## START

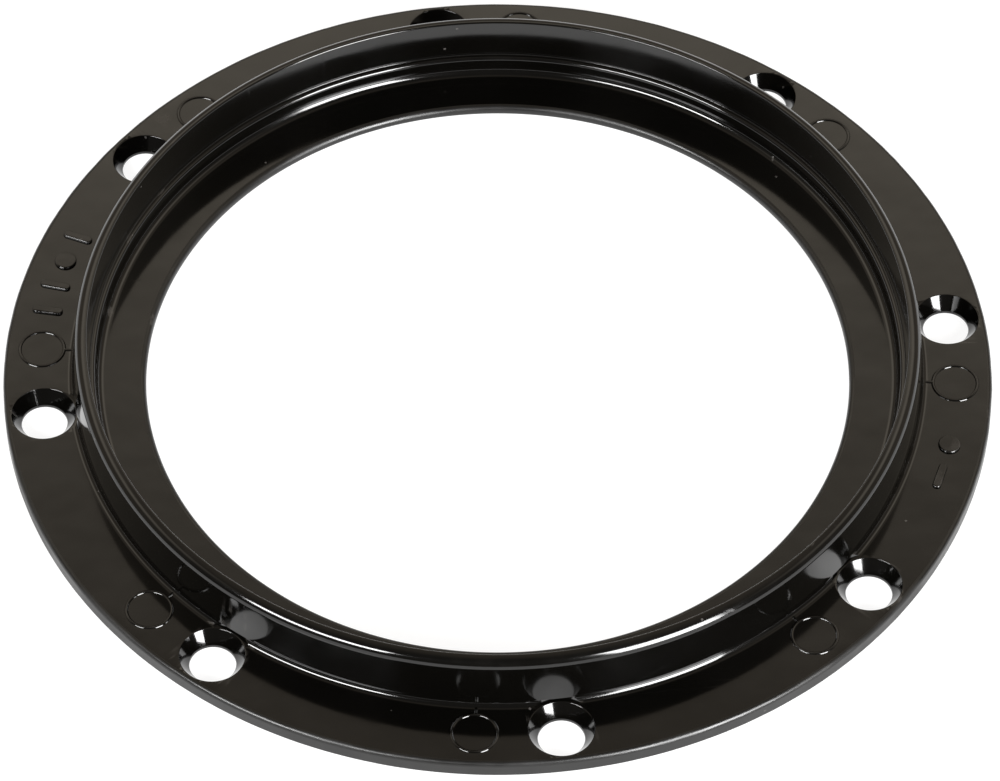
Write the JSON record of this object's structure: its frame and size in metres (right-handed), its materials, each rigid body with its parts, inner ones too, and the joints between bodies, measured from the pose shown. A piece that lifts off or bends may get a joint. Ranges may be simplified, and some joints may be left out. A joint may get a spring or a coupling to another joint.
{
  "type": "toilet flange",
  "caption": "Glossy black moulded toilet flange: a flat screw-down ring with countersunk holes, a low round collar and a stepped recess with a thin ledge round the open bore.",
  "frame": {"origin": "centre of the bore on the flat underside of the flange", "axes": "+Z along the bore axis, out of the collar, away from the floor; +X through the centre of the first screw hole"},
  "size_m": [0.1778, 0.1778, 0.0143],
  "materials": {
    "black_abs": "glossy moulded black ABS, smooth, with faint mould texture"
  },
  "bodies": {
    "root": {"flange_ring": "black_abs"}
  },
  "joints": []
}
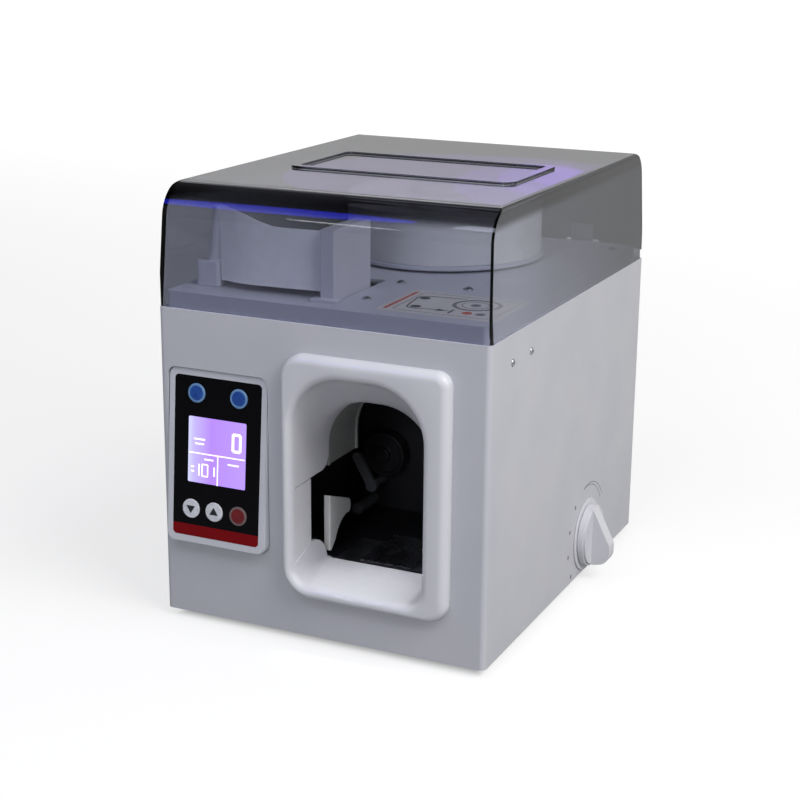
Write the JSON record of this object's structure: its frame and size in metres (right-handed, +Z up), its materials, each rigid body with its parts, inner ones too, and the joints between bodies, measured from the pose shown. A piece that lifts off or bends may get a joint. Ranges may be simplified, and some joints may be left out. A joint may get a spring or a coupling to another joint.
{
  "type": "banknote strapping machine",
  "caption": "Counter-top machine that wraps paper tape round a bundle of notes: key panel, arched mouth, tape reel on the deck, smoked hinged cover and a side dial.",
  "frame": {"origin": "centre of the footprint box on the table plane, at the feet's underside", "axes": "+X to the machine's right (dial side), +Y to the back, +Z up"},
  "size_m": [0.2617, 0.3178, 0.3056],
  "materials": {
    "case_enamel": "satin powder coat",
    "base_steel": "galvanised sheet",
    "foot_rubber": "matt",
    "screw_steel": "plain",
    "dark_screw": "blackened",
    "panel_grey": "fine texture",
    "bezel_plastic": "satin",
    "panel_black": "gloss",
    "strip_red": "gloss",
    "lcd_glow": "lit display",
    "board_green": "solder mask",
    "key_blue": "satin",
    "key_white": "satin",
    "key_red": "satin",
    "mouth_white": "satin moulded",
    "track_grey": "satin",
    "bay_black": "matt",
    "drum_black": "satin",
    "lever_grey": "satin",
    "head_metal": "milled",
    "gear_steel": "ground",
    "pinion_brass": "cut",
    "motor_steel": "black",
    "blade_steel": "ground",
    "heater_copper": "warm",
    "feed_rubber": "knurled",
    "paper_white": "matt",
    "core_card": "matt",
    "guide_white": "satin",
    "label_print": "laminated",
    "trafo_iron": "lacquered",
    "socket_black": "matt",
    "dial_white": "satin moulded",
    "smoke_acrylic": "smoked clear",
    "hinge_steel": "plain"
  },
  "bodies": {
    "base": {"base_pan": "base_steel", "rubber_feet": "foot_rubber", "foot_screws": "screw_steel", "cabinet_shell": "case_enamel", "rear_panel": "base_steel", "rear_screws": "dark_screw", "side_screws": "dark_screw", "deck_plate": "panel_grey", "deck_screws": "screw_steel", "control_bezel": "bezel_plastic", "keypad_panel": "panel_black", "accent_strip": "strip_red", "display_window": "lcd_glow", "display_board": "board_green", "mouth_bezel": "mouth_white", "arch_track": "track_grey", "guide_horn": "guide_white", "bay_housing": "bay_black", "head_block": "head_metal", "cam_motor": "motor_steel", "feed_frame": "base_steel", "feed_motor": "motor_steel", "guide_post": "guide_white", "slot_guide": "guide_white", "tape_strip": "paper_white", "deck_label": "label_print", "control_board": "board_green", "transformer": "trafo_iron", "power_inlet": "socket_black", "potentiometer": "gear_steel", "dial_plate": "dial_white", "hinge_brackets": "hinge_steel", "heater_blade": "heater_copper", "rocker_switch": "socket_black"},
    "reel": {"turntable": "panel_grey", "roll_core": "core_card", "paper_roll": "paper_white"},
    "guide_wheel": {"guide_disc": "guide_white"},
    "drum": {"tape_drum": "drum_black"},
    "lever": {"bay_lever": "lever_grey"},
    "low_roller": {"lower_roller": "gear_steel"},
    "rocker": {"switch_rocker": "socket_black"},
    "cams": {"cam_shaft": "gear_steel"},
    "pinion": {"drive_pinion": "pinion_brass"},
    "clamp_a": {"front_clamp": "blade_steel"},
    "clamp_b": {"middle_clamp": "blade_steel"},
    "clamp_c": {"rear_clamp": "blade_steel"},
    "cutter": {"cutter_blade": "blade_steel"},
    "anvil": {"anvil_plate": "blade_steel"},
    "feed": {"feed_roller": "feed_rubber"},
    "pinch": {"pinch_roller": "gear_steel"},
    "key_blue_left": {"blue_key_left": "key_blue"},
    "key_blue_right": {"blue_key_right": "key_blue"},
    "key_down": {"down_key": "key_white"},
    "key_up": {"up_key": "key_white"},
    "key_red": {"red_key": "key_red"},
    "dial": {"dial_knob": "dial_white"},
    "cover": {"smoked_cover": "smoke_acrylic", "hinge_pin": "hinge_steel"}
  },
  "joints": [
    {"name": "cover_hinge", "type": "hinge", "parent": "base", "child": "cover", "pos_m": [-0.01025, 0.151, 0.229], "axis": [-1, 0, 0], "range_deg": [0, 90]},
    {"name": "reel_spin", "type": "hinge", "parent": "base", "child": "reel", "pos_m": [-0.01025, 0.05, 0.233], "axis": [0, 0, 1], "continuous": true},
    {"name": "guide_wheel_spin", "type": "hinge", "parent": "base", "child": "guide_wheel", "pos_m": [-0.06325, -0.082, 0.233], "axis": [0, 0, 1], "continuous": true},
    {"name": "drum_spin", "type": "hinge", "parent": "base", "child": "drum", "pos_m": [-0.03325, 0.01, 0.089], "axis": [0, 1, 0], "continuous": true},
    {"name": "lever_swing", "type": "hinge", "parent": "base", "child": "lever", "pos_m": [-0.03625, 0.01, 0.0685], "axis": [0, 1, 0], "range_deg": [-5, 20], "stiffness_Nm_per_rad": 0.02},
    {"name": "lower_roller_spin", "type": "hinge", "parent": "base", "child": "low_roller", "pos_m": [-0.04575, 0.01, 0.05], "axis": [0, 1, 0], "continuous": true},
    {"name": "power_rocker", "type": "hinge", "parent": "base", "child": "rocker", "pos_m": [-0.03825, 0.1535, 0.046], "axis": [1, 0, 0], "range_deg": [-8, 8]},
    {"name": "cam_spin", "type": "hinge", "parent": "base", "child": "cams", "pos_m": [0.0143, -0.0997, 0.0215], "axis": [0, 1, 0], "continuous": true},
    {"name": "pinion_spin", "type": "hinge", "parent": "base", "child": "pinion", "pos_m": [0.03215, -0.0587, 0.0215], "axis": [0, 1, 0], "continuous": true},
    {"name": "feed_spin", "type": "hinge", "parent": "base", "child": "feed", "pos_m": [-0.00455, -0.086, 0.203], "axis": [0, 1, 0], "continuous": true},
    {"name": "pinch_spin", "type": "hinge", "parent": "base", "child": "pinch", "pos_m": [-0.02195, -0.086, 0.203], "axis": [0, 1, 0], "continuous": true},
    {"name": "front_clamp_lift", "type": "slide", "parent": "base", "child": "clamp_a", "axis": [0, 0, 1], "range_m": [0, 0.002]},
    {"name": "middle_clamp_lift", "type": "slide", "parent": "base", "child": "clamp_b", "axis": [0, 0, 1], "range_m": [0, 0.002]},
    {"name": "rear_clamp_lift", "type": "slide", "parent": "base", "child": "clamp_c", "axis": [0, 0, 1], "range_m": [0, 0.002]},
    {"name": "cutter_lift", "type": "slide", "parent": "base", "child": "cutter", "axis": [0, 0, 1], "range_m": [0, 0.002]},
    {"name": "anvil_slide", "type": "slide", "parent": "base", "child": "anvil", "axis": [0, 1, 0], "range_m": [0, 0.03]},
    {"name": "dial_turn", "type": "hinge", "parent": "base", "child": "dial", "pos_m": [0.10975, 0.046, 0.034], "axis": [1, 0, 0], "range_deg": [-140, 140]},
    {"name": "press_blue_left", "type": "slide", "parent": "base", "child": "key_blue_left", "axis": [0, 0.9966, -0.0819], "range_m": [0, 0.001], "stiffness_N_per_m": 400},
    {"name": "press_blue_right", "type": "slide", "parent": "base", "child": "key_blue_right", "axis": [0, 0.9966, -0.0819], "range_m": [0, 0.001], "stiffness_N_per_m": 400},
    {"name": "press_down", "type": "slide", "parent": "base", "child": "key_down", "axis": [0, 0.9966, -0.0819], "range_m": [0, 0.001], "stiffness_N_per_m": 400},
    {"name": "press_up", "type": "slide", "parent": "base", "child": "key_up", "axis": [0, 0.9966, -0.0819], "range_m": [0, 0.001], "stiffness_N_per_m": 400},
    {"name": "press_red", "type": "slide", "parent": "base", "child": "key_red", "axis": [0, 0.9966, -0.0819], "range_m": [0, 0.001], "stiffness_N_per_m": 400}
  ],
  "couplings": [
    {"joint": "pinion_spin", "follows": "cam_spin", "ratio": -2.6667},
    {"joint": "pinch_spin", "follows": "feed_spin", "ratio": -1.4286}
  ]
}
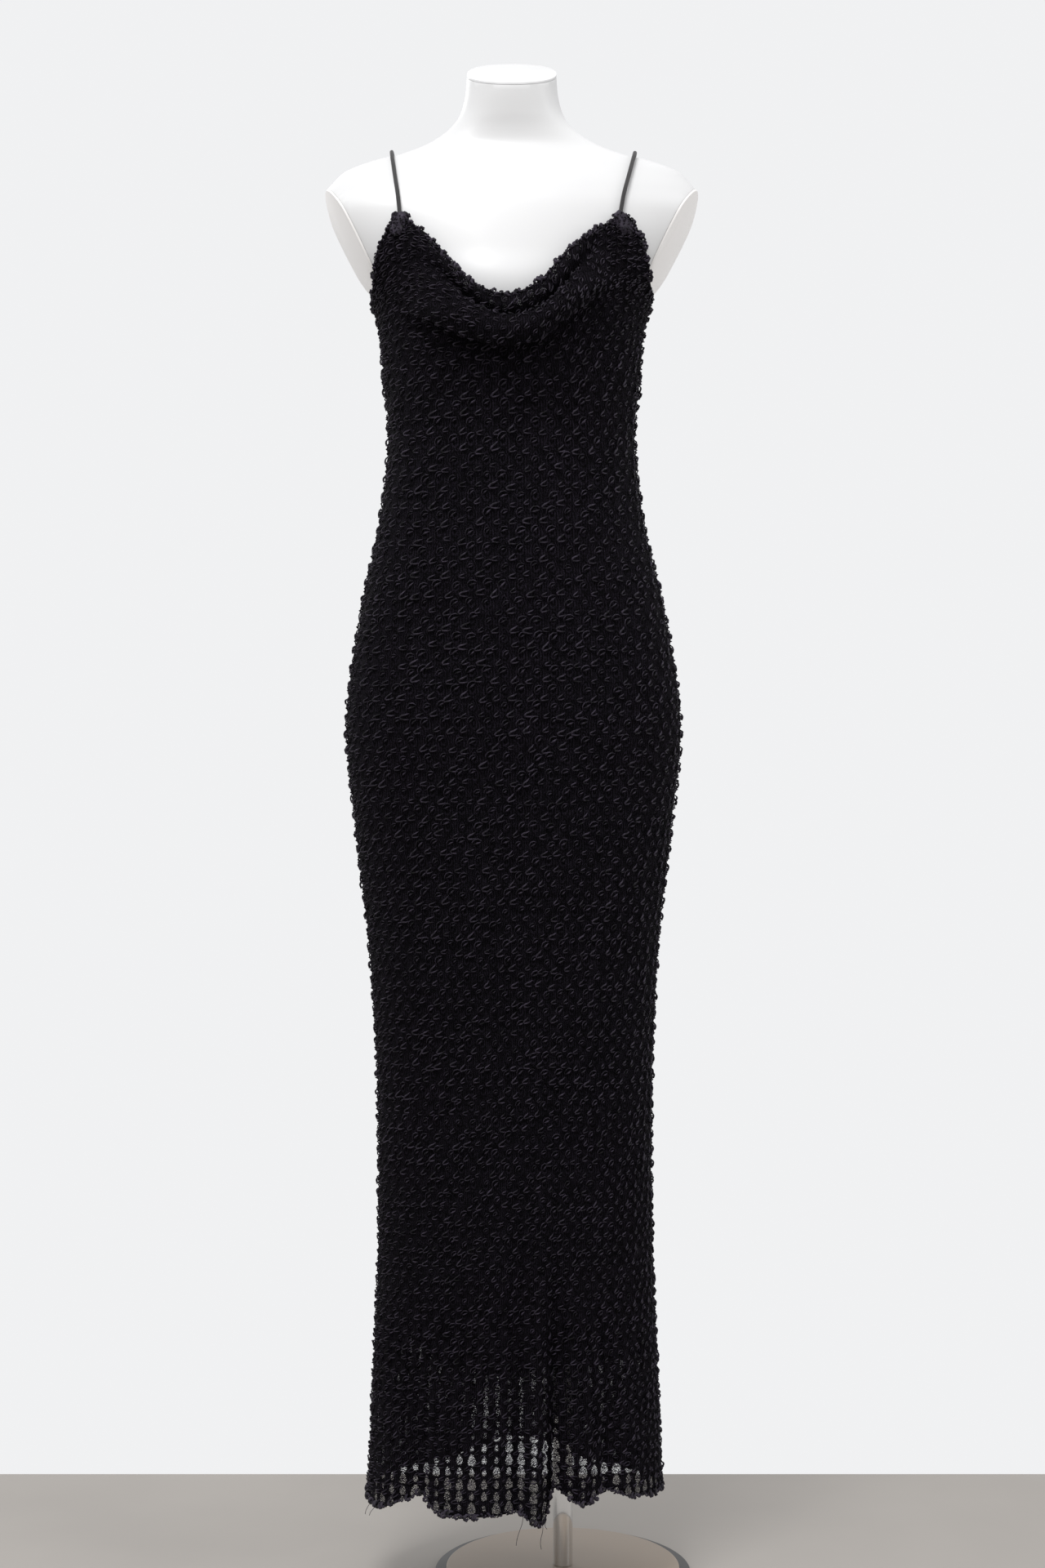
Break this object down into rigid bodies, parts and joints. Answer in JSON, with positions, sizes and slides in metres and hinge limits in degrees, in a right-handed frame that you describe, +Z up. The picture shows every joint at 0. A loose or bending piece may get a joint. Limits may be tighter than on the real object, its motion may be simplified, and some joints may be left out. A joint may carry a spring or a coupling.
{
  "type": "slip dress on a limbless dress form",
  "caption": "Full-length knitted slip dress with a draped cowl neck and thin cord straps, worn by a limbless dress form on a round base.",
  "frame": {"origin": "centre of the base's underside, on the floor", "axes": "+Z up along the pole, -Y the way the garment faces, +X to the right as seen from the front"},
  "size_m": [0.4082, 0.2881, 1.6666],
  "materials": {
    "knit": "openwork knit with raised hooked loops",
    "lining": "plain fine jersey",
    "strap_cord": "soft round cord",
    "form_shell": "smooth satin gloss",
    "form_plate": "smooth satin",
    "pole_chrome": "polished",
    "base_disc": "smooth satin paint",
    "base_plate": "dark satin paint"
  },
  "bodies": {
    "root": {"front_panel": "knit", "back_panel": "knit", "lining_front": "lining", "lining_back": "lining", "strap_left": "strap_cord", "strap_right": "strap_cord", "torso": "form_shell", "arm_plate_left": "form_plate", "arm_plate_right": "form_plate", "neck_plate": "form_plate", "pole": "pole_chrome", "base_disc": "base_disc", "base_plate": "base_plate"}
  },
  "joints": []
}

## END

__TASK REQUIREMENTS__.
Count the lines of the data that contain the string "structure", and reply with that number alone.

__FULL SOLUTION__.
2